DATA RECORDS:
====================
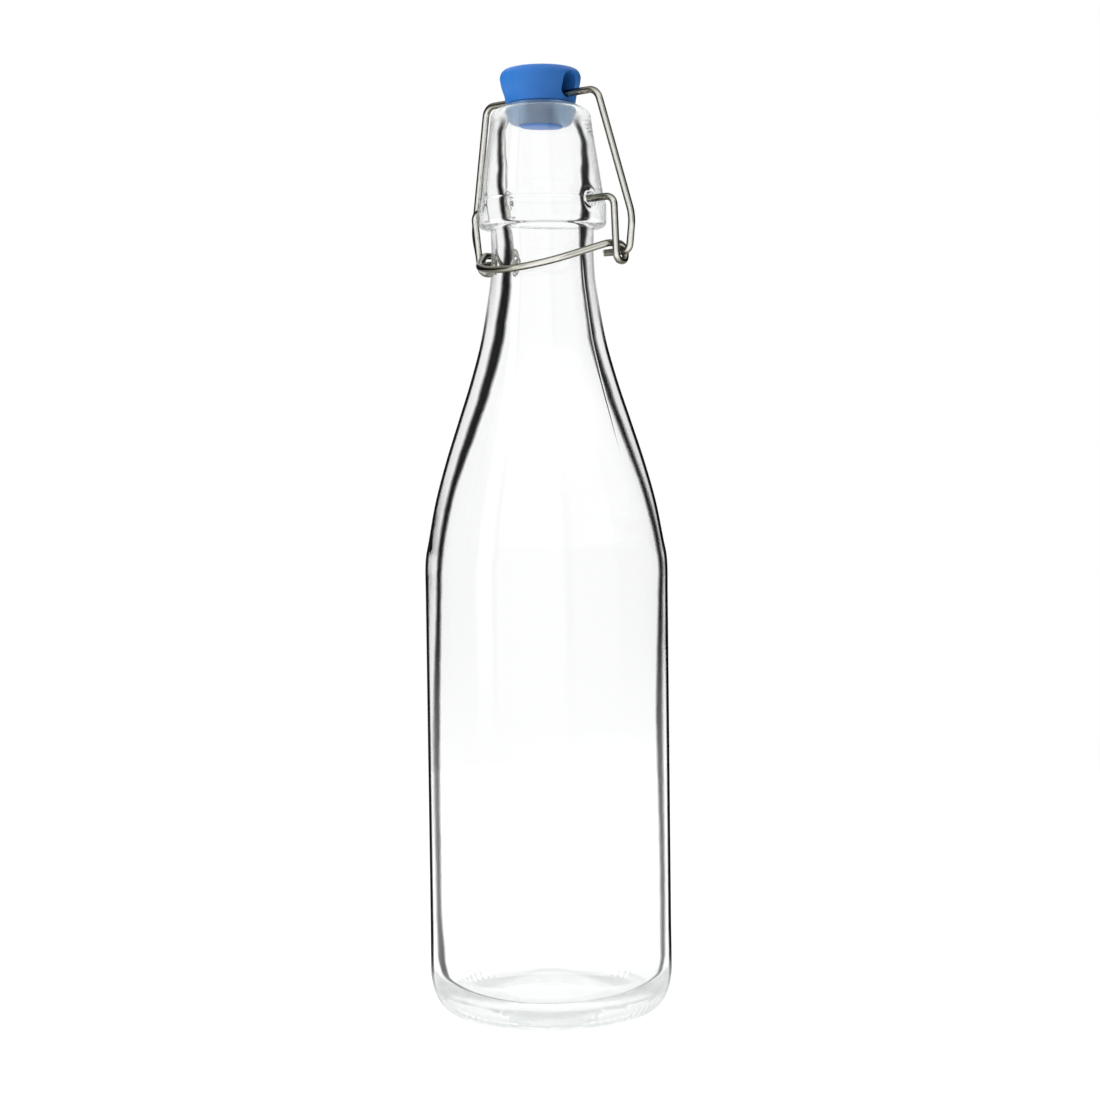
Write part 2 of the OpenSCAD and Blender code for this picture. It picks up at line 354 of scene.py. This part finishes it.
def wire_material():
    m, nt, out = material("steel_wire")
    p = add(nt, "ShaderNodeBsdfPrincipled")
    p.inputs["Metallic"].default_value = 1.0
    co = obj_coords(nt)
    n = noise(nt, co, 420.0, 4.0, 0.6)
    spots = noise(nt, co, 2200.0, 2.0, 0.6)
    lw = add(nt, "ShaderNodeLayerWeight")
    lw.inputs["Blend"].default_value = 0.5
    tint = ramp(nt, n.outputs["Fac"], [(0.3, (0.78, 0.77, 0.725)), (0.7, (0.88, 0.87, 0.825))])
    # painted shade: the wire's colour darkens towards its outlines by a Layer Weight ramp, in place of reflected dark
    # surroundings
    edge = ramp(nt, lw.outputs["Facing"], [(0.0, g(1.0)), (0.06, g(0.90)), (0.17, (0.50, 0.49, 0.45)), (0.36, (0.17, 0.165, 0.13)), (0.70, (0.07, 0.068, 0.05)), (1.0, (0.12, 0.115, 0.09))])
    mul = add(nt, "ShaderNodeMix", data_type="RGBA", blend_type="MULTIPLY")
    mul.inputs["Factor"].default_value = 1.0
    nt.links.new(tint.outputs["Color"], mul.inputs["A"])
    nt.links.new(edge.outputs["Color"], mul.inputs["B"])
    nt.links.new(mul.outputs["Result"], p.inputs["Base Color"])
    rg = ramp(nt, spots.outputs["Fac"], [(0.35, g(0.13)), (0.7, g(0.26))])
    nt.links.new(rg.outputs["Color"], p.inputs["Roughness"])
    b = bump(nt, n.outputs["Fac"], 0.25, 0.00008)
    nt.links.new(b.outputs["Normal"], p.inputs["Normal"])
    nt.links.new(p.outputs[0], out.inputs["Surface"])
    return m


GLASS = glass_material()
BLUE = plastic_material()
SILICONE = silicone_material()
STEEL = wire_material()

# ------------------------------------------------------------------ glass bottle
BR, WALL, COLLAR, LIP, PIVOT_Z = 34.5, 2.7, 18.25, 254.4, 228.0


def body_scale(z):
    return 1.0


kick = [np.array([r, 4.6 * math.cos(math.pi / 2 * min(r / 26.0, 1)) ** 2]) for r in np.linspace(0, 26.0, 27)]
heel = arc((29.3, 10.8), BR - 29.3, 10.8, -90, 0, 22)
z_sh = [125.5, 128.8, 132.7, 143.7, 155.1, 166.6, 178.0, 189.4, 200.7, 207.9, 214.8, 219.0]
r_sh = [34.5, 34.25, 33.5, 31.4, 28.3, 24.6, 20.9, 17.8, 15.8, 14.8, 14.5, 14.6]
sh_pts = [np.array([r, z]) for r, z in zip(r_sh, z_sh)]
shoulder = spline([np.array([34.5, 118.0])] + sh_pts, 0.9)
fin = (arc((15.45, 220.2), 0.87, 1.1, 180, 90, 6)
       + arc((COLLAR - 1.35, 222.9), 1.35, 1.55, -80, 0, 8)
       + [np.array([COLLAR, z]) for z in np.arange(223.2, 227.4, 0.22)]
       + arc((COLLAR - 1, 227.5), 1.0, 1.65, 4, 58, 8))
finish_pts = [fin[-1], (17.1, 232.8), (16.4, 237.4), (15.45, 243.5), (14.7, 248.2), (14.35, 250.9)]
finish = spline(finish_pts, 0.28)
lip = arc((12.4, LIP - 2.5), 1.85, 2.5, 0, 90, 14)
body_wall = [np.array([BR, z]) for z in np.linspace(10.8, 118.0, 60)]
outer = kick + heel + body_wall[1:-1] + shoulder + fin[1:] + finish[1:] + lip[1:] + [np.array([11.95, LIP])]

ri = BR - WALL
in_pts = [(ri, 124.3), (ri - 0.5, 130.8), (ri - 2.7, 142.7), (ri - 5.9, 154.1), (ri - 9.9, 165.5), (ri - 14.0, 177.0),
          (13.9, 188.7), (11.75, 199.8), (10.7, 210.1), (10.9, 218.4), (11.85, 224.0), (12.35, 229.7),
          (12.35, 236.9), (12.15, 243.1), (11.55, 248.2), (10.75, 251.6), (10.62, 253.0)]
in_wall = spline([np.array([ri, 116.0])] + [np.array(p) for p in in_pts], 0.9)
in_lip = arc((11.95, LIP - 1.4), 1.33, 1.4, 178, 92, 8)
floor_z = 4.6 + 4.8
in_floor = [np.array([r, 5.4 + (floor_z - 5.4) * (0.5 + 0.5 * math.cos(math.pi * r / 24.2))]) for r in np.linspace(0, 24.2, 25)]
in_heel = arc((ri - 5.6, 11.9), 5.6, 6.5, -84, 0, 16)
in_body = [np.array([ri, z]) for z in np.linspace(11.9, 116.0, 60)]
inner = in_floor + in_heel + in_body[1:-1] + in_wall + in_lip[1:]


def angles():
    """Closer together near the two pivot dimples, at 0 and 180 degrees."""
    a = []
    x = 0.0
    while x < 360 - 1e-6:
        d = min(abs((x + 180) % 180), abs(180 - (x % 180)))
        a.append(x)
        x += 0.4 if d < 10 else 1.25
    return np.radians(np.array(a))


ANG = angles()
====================
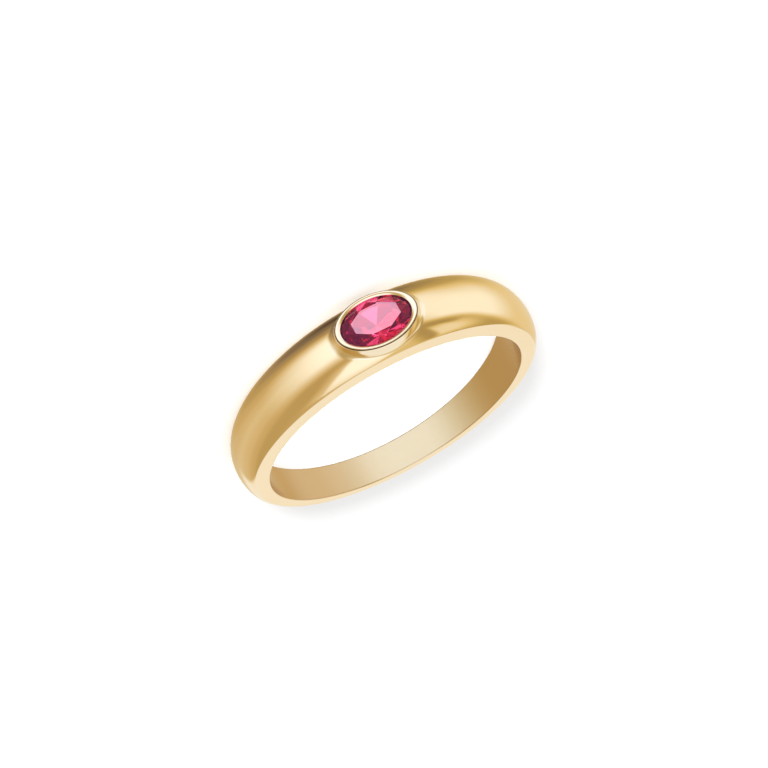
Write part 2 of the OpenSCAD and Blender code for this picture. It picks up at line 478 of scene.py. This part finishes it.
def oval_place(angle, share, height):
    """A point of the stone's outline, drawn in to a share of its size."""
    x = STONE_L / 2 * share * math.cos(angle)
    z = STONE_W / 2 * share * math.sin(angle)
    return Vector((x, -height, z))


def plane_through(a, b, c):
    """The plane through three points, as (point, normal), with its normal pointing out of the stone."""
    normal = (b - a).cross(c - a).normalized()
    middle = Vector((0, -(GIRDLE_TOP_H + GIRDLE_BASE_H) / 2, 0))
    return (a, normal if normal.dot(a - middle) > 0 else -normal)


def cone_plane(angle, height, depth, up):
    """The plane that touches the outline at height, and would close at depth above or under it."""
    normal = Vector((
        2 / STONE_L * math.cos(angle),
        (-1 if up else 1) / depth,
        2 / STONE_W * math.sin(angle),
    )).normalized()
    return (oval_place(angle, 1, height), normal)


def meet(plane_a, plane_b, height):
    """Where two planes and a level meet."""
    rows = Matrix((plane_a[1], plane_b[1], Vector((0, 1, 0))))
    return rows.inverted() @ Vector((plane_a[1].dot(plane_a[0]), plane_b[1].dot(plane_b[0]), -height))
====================
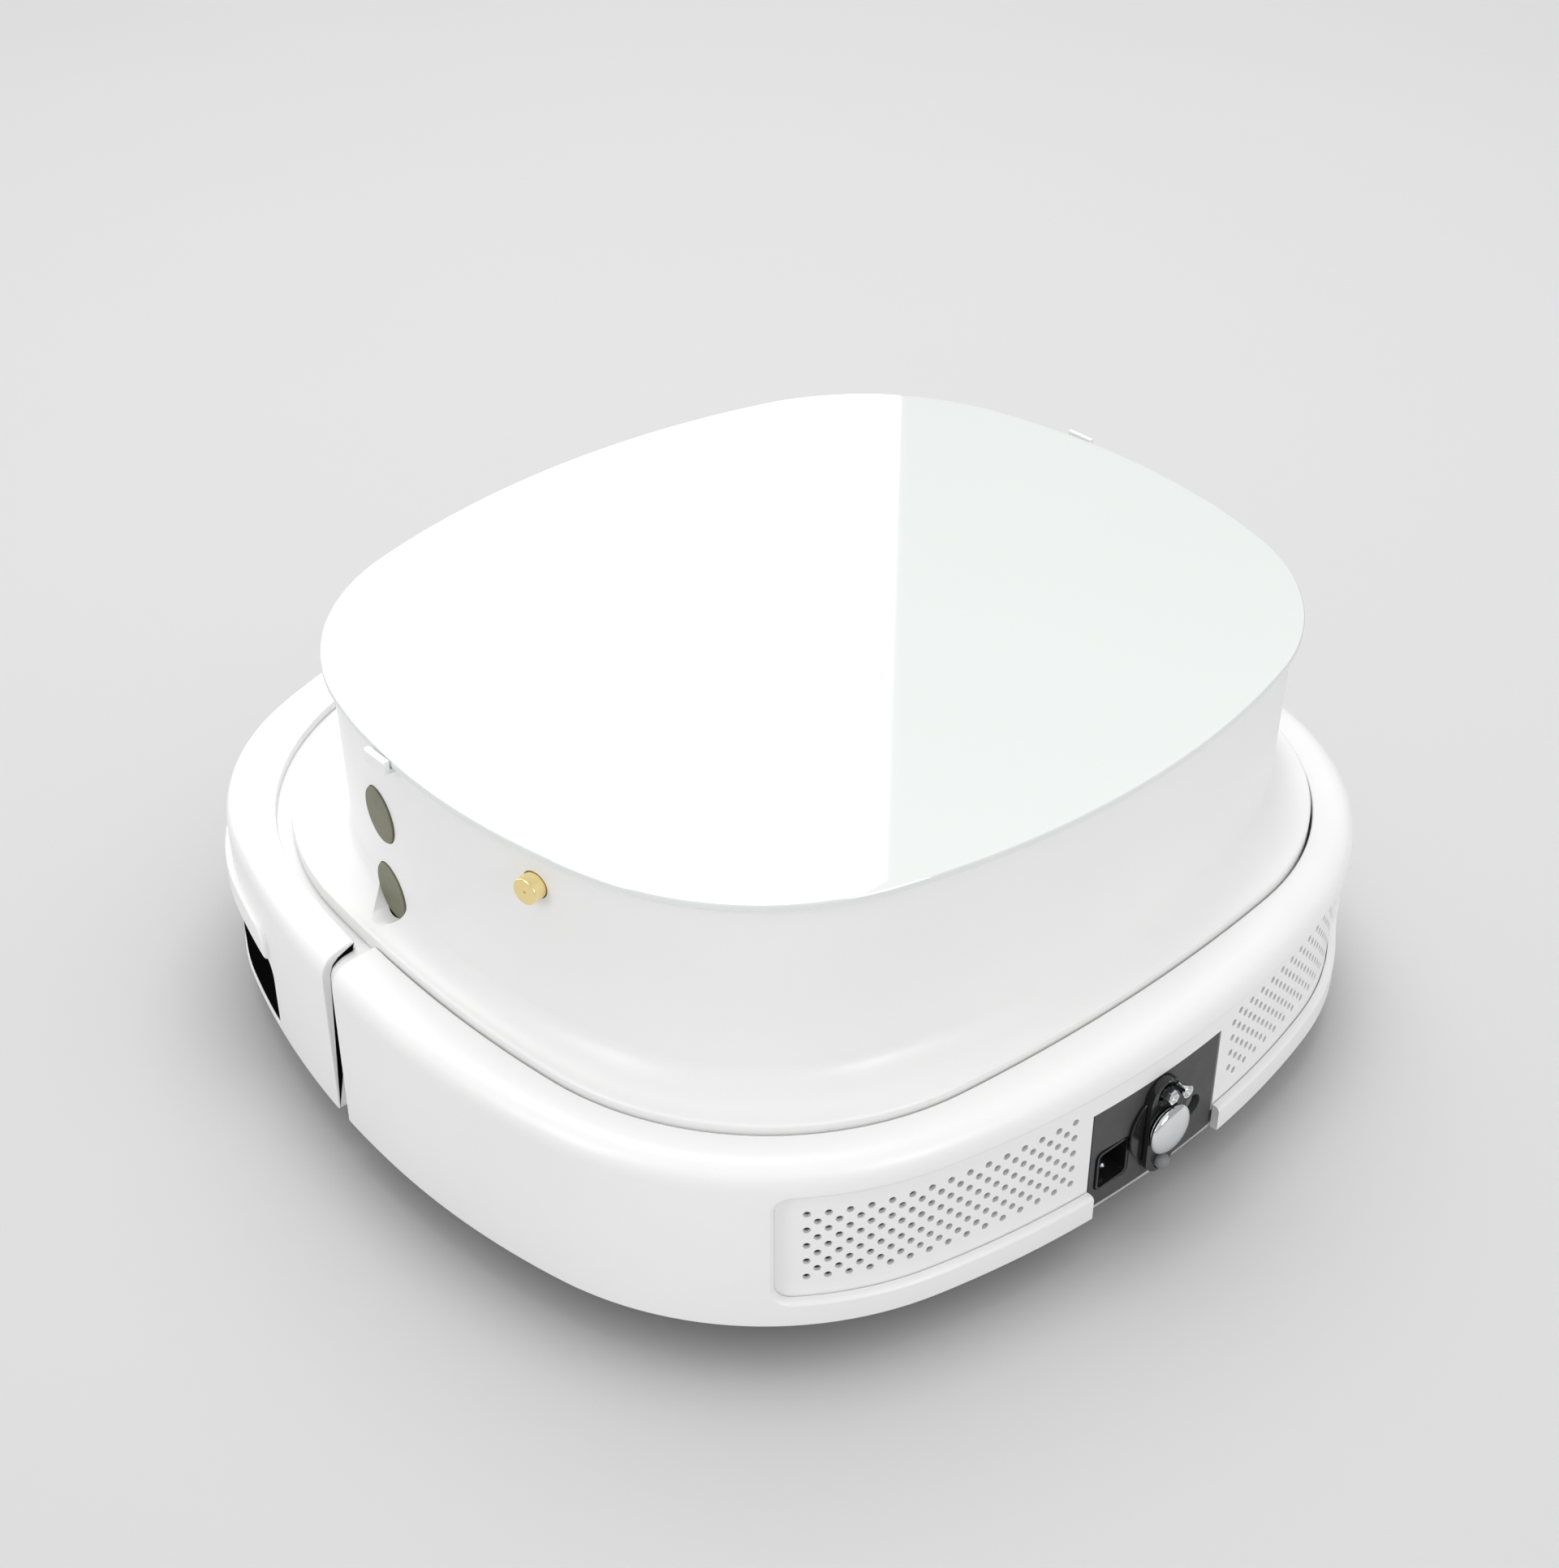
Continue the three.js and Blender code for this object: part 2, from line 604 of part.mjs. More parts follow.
====================
STATED PROBLEM: Work through the records line by line and tally those with the word "picks". Report only the total.

SOLUTION: 2